[START OF GIVEN INFORMATION]

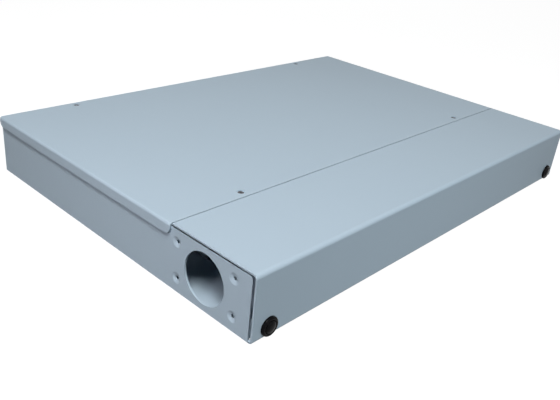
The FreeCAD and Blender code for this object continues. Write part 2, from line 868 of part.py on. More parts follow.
def make_cable_clamp(side):
    """A folded upright beside the cable's way in, with two slots for cable ties."""
    x = side * clamp_plate_x()
    path = [(x, sheet + clamp_high), (x, sheet), (x - side * clamp_foot, sheet)]
    if side > 0:
        path = path[::-1]
    low, high = clamp_middle() - clamp_long / 2, clamp_middle() + clamp_long / 2
    clamp = bent_sheet("Y", path, tray_bend, low, high)
    for offset in (-1, 1):
        y = clamp_middle() + offset * tie_slot_spacing / 2
        z = sheet + clamp_high - tie_slot_high
        slot = rectangle(y, z, tie_slot_wide, tie_slot_high)
        reach = 2 * sheet
        clamp = clamp.cut(prism("X", slot, [0] * 4, x - reach, x + reach))
    return clamp.cut(screw_hole(side * clamp_screw_x(), clamp_middle(), 2 * sheet))


def make_rear_grommet(side):
    """A rubber grommet with a closed skin, which fills one cable hole of the rear wall."""
    x = side * rear_hole_from_centre
    z = rear_hole_height
    outer = rear_hole_radius + grommet_lip
    soft = grommet_proud / 2
    inside = back - sheet - grommet_proud
    length = sheet + 2 * grommet_proud
    inner_lip = [(0, outer - soft), (soft, outer), (grommet_proud, outer)]
    outer_lip = [(length - grommet_proud, outer), (length - soft, outer), (length, outer - soft)]
    body = fused([
        bar(ring_sides, rear_hole_radius, x, inside, z, "Y", length),
        tapered(ring_sides, inner_lip, x, inside, z, "Y"),
        tapered(ring_sides, outer_lip, x, inside, z, "Y"),
    ])
    bore = rear_hole_radius - grommet_bore_wall
    skin = back - grommet_membrane
    return body.cut([bar(ring_sides, bore, x, inside, z, "Y", skin - inside),
                     bar(ring_sides, bore, x, back, z, "Y", grommet_proud)])


def make_earth_stud():
    """The earth stud behind the tray."""
    return threaded_stud(earth_stud_radius, back - earth_from_back, earth_stud_top)


def make_earth_washer():
    """The washer under the earth nut."""
    y = back - earth_from_back
    washer = bar(ring_sides, earth_washer_radius, 0, y, sheet, "Z", earth_washer_thick)
    return washer.cut(bar(screw_sides, earth_stud_radius + thread_clear, 0, y, sheet, "Z",
                          earth_washer_thick))


def make_earth_nut():
    """The nut that clamps an earth wire on the stud."""
    y = back - earth_from_back
    base = sheet + earth_washer_thick
    nut = bar(nut_sides, earth_nut_across / 2, 0, y, base, "Z", earth_nut_height)
    return nut.cut(bar(screw_sides, earth_stud_radius + thread_clear, 0, y, base, "Z",
                       earth_nut_height))


os.makedirs("parts", exist_ok=True)
save("base_tray", make_base_tray())
save("adapter_panel", make_adapter_panel())
save("floor_screws", make_floor_screws())
save("top_cover", make_top_cover())
save("top_cover_screws", make_top_cover_screws())
save("cover_nuts", make_cover_nuts())
save("front_cover", make_front_cover())
save("front_cover_hooks", make_front_cover_hooks())
for number, x in enumerate(adapter_spots, 1):
    save("adapter_%02d" % number, make_adapter(x))
    save("dust_cap_%02d" % number, make_dust_cap(x))
save("adapter_clips", make_adapter_clips())
save("splice_tray", make_splice_tray())
save("splice_comb_front", make_splice_comb(-1))
save("splice_comb_rear", make_splice_comb(1))
save("splice_tray_lid", make_splice_tray_lid())
save("tray_stud", make_tray_stud())
save("tray_thumb_nut", make_tray_thumb_nut())
save("tray_spacers", make_tray_spacers())
for word, side in (("left", -1), ("right", 1)):
    save("side_wall_" + word, make_side_wall(side))
    save("latch_grommet_" + word, make_latch_grommet(side))
    save("latch_plunger_" + word, make_latch_plunger(side))
    save("panel_trim_" + word, make_panel_trim(side))
    save("fibre_clip_" + word, make_fibre_clip(side))
    save("bend_guide_" + word, make_bend_guide(side))
    save("cable_clamp_" + word, make_cable_clamp(side))
    save("rear_grommet_" + word, make_rear_grommet(side))
save("earth_stud", make_earth_stud())
save("earth_washer", make_earth_washer())
save("earth_nut", make_earth_nut())
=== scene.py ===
import json
import math

import bmesh
import bpy
from mathutils import Matrix, Vector


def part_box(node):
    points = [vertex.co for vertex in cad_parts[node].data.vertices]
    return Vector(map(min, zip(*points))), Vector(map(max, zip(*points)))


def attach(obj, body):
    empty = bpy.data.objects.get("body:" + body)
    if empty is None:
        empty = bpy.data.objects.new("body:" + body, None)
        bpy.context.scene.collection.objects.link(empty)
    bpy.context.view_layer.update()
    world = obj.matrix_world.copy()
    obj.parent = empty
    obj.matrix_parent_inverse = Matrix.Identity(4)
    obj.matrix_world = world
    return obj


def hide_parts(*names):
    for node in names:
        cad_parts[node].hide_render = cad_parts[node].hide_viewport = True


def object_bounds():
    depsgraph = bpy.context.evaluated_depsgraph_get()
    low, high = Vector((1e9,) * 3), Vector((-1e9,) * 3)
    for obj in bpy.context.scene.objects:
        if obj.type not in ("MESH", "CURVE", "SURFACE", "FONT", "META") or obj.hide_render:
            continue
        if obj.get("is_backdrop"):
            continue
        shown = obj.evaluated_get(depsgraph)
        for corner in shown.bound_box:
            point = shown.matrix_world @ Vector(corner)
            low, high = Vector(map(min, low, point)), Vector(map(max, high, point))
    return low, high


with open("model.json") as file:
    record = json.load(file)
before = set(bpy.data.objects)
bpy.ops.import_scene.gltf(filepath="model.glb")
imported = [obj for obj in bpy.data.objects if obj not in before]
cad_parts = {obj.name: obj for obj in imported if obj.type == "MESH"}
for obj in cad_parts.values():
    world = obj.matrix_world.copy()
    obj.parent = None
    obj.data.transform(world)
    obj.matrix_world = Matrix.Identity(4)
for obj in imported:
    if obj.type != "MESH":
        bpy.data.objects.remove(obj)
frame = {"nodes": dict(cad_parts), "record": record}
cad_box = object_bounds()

# The camera stands in front of the box's left end, a little above it and slightly tilted, as
# the photographer's did. It was solved from the box's straight edges and the round entry.
camera_spot = Vector((-0.40016, -0.33003, 0.22957))
camera_azimuth = math.radians(-48.815)
camera_elevation = math.radians(26.388)
camera_roll = math.radians(5.992)
back_way = Vector((math.sin(camera_azimuth) * math.cos(camera_elevation),
                   -math.cos(camera_azimuth) * math.cos(camera_elevation),
                   math.sin(camera_elevation)))
level_right = Vector((math.cos(camera_azimuth), math.sin(camera_azimuth), 0.0))
level_up = back_way.cross(level_right)
right_way = level_right * math.cos(camera_roll) + level_up * math.sin(camera_roll)
up_way = level_up * math.cos(camera_roll) - level_right * math.sin(camera_roll)
camera_data = bpy.data.cameras.new("photo_camera")
camera_data.lens = 42.84
camera_data.sensor_width = 36.0
camera_data.clip_start = 0.01
camera_data.clip_end = 20.0
camera = bpy.data.objects.new("photo_camera", camera_data)
camera.matrix_world = (Matrix.Translation(camera_spot)
                       @ Matrix((right_way, up_way, back_way)).transposed().to_4x4())
bpy.context.scene.collection.objects.link(camera)
bpy.context.scene.camera = camera
bpy.context.scene.view_settings.view_transform = "Standard"


# The studio: a soft box high above the front left corner, a small fill beside the left wall, one
# beyond the rear right corner and one before the front. The room is white to the eye and in
# reflections, and dim as a light.
def soft_box(name, spot, aim, wide, high, power, colour, spread=180.0):
    """A rectangular lamp at a spot that aims at another, with or without a grid in front."""
    lamp_data = bpy.data.lights.new(name, "AREA")
    lamp_data.shape = "RECTANGLE"
    lamp_data.size, lamp_data.size_y = wide, high
    lamp_data.energy = power
    lamp_data.color = colour
    lamp_data.spread = math.radians(spread)
    lamp = bpy.data.objects.new(name, lamp_data)
    lamp.location = spot
    lamp.rotation_euler = (Vector(spot) - Vector(aim)).to_track_quat("Z", "Y").to_euler()
    lamp.visible_camera = False
    bpy.context.scene.collection.objects.link(lamp)
    return lamp


soft_box("overhead_soft_box", spot=(-0.77, -0.68, 1.55), aim=(-0.17, -0.11, 0.02), wide=0.7,
         high=0.7, power=3.3, colour=(1.0, 0.99, 0.98), spread=56.0)
soft_box("left_fill", spot=(-0.47, -0.09, 0.20), aim=(-0.19, -0.08, 0.02), wide=0.07,
         high=0.07, power=0.25, colour=(1.0, 0.92, 0.96))
rear_fill = soft_box("rear_fill", spot=(0.95, 1.05, 0.08), aim=(0.15, 0.10, 0.02), wide=0.6,
                     high=0.12, power=4.2, colour=(0.98, 0.99, 1.0))
rear_fill.visible_glossy = False
soft_box("front_fill", spot=(-0.03, -0.50, 0.10), aim=(-0.03, -0.137, 0.02), wide=0.25,
         high=0.10, power=0.20, colour=(0.86, 0.96, 1.0))


def white_to_the_eye(tree):
    """One for rays from the camera, a gloss or a clear piece, and nought for all others."""
    path = tree.nodes.new("ShaderNodeLightPath")
    first = tree.nodes.new("ShaderNodeMath")
    first.operation = "MAXIMUM"
    tree.links.new(path.outputs["Is Camera Ray"], first.inputs[0])
    tree.links.new(path.outputs["Is Glossy Ray"], first.inputs[1])
    second = tree.nodes.new("ShaderNodeMath")
    second.operation = "MAXIMUM"
    tree.links.new(first.outputs[0], second.inputs[0])
    tree.links.new(path.outputs["Is Transmission Ray"], second.inputs[1])
    return second.outputs[0]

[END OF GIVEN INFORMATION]

* SET TASK: How many of the lines above contain the string "before"? Give the number only.

* PROBLEM SOLUTION: 3